Voters passed all five school issues on the ballot in Hamilton County Tuesday. But the largesse didn’t extend to Butler County.
Threatened with dire consequences, Mariemont voters approved a combined 2.5-mill operating levy and 5.75-mill permanent improvement levy. The vote was 54.36 percent to 45.64 percent.
Superintendent Steven Estepp said last week that 29 staff members might lose their jobs without the operating levy.
“We know we’re going to have to implement about $2 million in reductions,” Estepp said. Estepp said the improvement levy would address “infrastructure and systems’ challenges as well as safety and security challenges.
Others school issues passed in Reading (67.02 percent to 32.98), St. Bernard-Elmwood Place (57.60 percent to 42.4) and Winton Woods (59.14 percent to 40.86).
In addition, the Great Oaks Career Campuses renewal passed in Hamilton, Butler, Warren and Clermont counties.
Butler County Voters Reject Multi-School Security Tax
Voters in five school district voted down Southwest Ohio’s first school security tax, the Journal-News reported. To win, the 1.5-mill tax hike needed more than a 50 percent majority in the combined vote total from Hamilton, Fairfield, Edgewood, Monroe and New Miami schools.

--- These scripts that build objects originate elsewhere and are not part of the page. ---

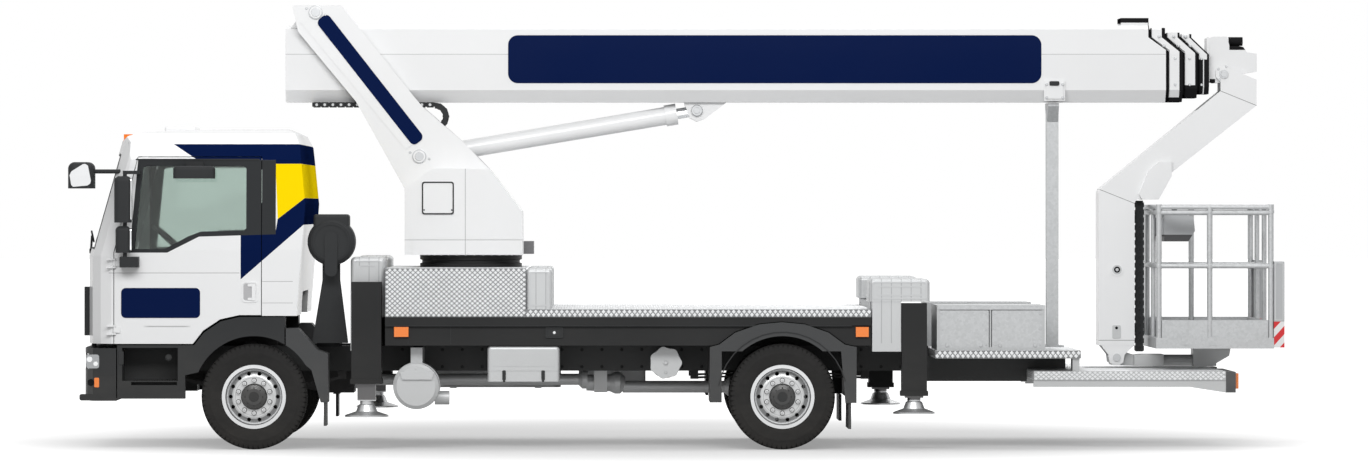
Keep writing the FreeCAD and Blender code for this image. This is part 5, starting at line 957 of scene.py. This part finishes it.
@single(black_plastic, "cab")
def windscreen_seal(heap):
    steps = 12
    corners = [(-0.955, 1.512), (0.955, 1.512), (0.905, 2.215), (-0.905, 2.215)]
    for (y1, z1), (y2, z2) in zip(corners, corners[1:] + corners[:1]):
        line = [(y1 + (y2 - y1) * k / steps, z1 + (z2 - z1) * k / steps) for k in range(steps + 1)]
        heap.line([on_screen(y, z, 0.002 - SCREEN_BEND * (y / SCREEN_HALF) ** 4) for y, z in line], 0.007)


# Front mirror's glass and door mirror glasses

@single(silvered_glass, "cab", CAB_HALF, -1)
def front_mirror_glass(heap):
    outline = [(-4.574, 2.062), (-4.562, 1.988), (-4.548, 1.974), (-4.44, 1.984), (-4.42, 1.998),
               (-4.414, 2.02), (-4.436, 2.132), (-4.456, 2.146), (-4.474, 2.144), (-4.56, 2.09)]
    heap.prism(outline, -0.0005, 0.003)


@on_sides(silvered_glass, "door_")
def mirror_glass(heap):
    for z1, z2 in ((1.722, 2.038), (1.496, 1.664)):
        outline = [(heap.sign * y, z) for y, z in rounded(1.172, 1.254, z1, z2, 0.018)]
        heap.prism(outline, -4.1095, -4.0985, axis="x")


# Toolbox, lockers and silver covers

TOOLBOX = (-1.44, -0.898)


@single(black_plastic, "chassis", TOOLBOX_HALF, -1)
def toolbox_latches(heap):
    for x in (-1.315, -1.022):
        heap.plate(x - 0.013, x + 0.013, 0.524, 0.596, 0.006, 0.0, 0.008, 3)
        heap.plate(x - 0.008, x + 0.008, 0.508, 0.57, 0.005, 0.006, 0.016, 3)


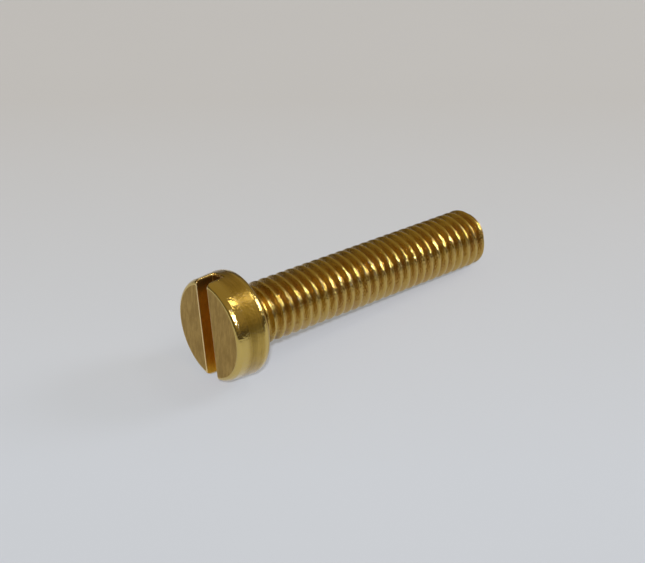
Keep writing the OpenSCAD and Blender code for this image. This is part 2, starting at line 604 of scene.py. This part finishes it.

The defeat means millions of dollars of funding that would have gone to helping protect school building from violent attacks - and provide mental health counseling – will now have to come from other funding sources in each of the five school systems.
An Ohio law, enacted in March in the wake of deadly school shootings in Florida, Texas and elsewhere, created the new school taxing option that required participating districts to agree to form a taxing district to put the security tax on the ballot.
It faced unprecedented opposition from Butler County Sheriff Richard Jones and a handful of other local public office holders.
Ross Rejection Stuns District Leaders
Voters in Ross Schools rejected a hike in the district’s earned income tax for the first time in nearly two decades, the Journal-News reported.
Voters rejected a 0.5 percent hike to the existing .75 percent income tax by a 53 to 47 percent margin.
The tax was to fund improvements in school security, the restoration of high school busing and other operations in the 2,800-student Ross school system in southwestern Butler County.
“To be honest, we are very surprised,” said Scott Gates, superintendent for Ross Schools.
Other School Votes
Clermont County voters passed school issues in Batavia (50.98 percent to 49.02 percent) and Williamsburg (58.52 percent to 41.48).
In Warren County, Franklin voters approved a school tax levy 56.14 percent to 43.86 percent.